Récession en Allemagne et faiblesse en Chine

Sur le plan conjoncturel, l’économie américaine a crû de 1,3% en termes annualisés entre janvier et mars. La consommation est le moteur de la croissance, alors que l’investissement des entreprises ralentit. La contraction du logement semble toucher à sa fin. Les dépenses des ménages d’avril (+0,5% en termes réels) s’inscrivent dans la tendance du premier trimestre. Par ailleurs, la révision à la hausse du déflateur (+4,4% en avril) retiendra sans doute l’attention des membres du FOMC. Le relèvement du plafond de la dette s’accompagnera, les dépenses publiques seront probablement gelées en 2024 freinant la croissance à hauteur de 0,2pp. En zone euro, l’activité soutenue dans les services contraste avec l’atonie de l’industrie. Cela pénalise l’Allemagne qui a connu une récession entre octobre et mars. Le PIB allemand ressort à -0,3% sur le premier trimestre. La baisse de la consommation des ménages s’est accentuée mais c’est surtout l’effondrement de la demande publique qui surprend (-4,9%). Paradoxalement, l’investissement des entreprises rebondit malgré des perspectives sans relief selon l’IFO. L’économie chinoise montre aussi des signes de faiblesse en particulier dans la sphère industrielle. La Banque Populaire de Chine devrait décider un nouvel allègement des réserves obligatoires pour une fois encore stimuler la demande.

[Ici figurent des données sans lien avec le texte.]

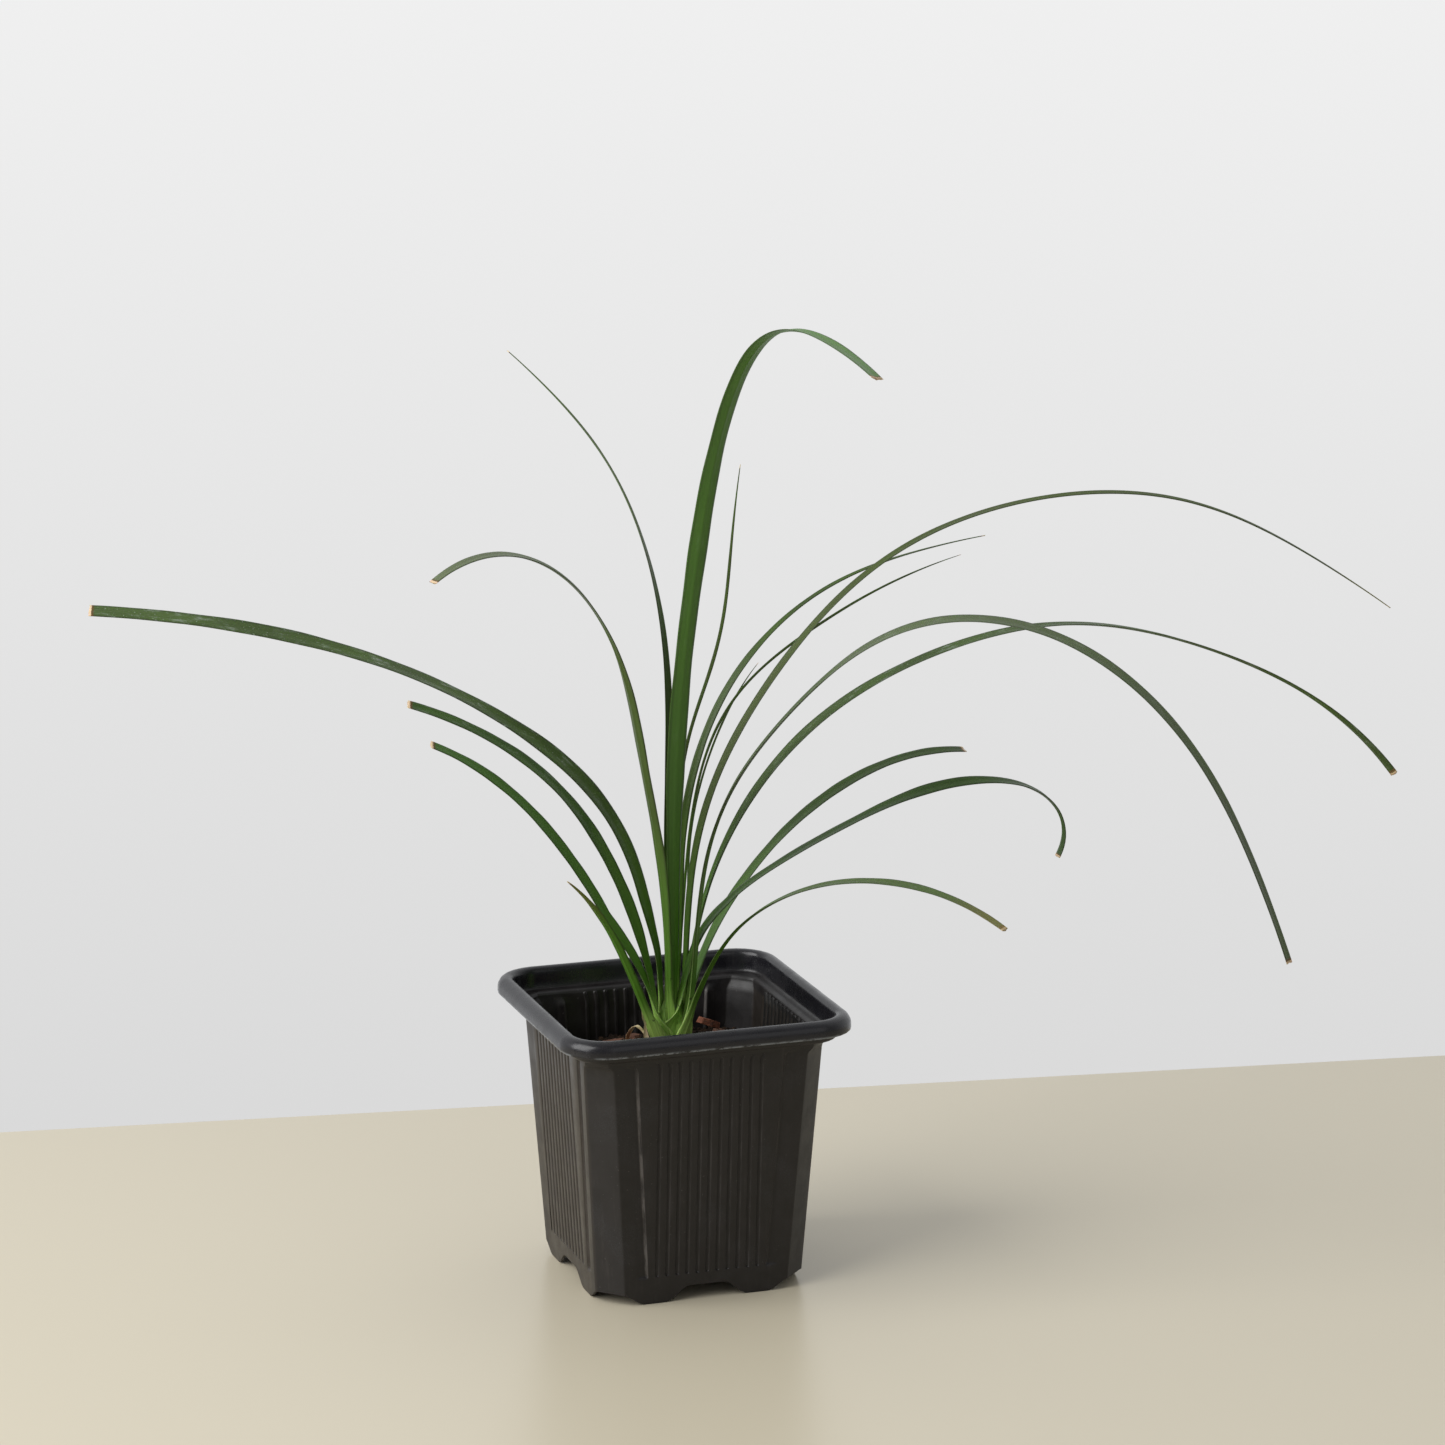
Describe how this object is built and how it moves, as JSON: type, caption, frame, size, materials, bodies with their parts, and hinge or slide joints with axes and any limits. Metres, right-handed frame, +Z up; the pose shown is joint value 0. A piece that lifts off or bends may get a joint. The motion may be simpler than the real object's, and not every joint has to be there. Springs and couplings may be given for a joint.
{
  "type": "potted ponytail palm",
  "caption": "Young ponytail palm with narrow, channelled, arching strap leaves rising from a root crown, growing in a square, tapered, ribbed plastic nursery pot filled with bark potting soil.",
  "frame": {"origin": "middle of the whole plant's footprint, on the surface the pot stands on; the pot's own axis is 28 mm towards -X and 31 mm towards +Y of it", "axes": "+Z up; the pot's sides are parallel to X and Y; +X towards the longest leaves, -Y towards the front"},
  "size_m": [0.4226, 0.2514, 0.3307],
  "materials": {
    "pot_plastic": "satin moulded polypropylene, black",
    "soil": "matt, moist peat and fine bark",
    "crown": "fresh yellow-green plant tissue",
    "leaf": "waxy living leaf, mid to dark green",
    "dried_sheath": "dry, matt tan",
    "bark": "matt reddish-brown bark"
  },
  "bodies": {
    "root": {"pot": "pot_plastic", "potting_soil": "soil", "root_crown": "crown", "leaf_01": "leaf", "leaf_02": "leaf", "leaf_03": "leaf", "leaf_04": "leaf", "leaf_05": "leaf", "leaf_06": "leaf", "leaf_07": "leaf", "leaf_08": "leaf", "leaf_09": "leaf", "leaf_10": "leaf", "leaf_11": "leaf", "leaf_12": "leaf", "leaf_13": "leaf", "leaf_14": "leaf", "leaf_15": "leaf", "leaf_16": "leaf", "leaf_17": "leaf", "dried_sheath": "dried_sheath", "bark_chip_01": "bark", "bark_chip_02": "bark", "bark_chip_03": "bark", "bark_chip_04": "bark", "bark_chip_05": "bark", "bark_chip_06": "bark", "bark_chip_07": "bark", "bark_chip_08": "bark", "bark_chip_09": "bark", "bark_chip_10": "bark", "bark_chip_11": "bark"}
  },
  "joints": []
}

 Le risque de défaut reste réduit même si le rationnement du crédit affectera en priorité les emprunteurs de moindre qualité de crédit.

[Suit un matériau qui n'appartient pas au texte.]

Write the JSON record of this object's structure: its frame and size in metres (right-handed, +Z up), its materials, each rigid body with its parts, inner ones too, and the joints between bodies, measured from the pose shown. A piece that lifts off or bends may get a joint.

La hausse des rendements obligataires s’accompagne de flux entrants sur la classe d’actifs, signe que les valorisations actuelles militent pour l’obligataire qui connait une 9ème semaine consécutive de collecte. Les fonds monétaires enregistrent des souscriptions totalisant 756 milliards de dollars cette année. Les fonds actions européens et américains font face à des rachats à l’exception du secteur de la technologie. La prudence reste prédominante y compris vis-à-vis des marchés bien orientés avec des rachats sur les actions japonaises par exemple. Les investisseurs finaux profitent ainsi du rebond des taux à long terme. Le 10 ans américain s’est échangé au-delà de 3,80% alors qu’une hausse des taux en juillet se dessine dans les contrats courts après une pause en juin. La hausse des points morts traduit les craintes d’une inflation plus persistante justifiant un tour de vis supplémentaire et une plus forte inversion de la courbe des taux. L’inflation reste le juge de paix. Au Royaume-Uni, l’IPC ressort à 8,7% soit un demi-point de plus qu’anticipé. La désinflation, trop lente, obligera la Banque d’Angleterre à poursuivre son resserrement. En conséquence, le Gilt s’ajuste violemment de plus de 40pb. En zone euro, le Bund (2,50%) s’inscrit dans la tendance anglo-saxonne. Klaas Knot appelle à deux nouvelles hausses «au moins». Le 2 ans tutoie les 2,90%, sans réduire le swap spread qui évolue sur des niveaux de crise bancaire (82 pb). Les spreads souverains sont bien orientés notamment en Irlande, au Portugal et en Grèce, où les intervenants s’attendent à un rehaussement de la note grecque en IG. L’Italie et la France restent en retrait compte tenu de leurs difficultés budgétaires.

Le marché du crédit bénéficie d’un retour des flux depuis le milieu du mois. Le marché primaire reste actif avec un total de 16 milliards d’euros d’émissions non-financières et 13,2 milliards d’euros de dettes financières. Le spread sur l’euro IG ressort à 170pb contre Bund inchangé sur une semaine. De manière générale, les valorisations demeurent attrayantes sur le crédit. A l’opposé des flux sortants, les spreads sur le marché du high yield se resserrent fortement. La prime moyenne se situe sous les 500pb contre Bund. Le risque de défaut reste réduit même si le rationnement du crédit affectera en priorité les emprunteurs de moindre qualité de crédit. Nous projetons une remontée graduelle des défauts vers 3-4% à l’horizon d’un an.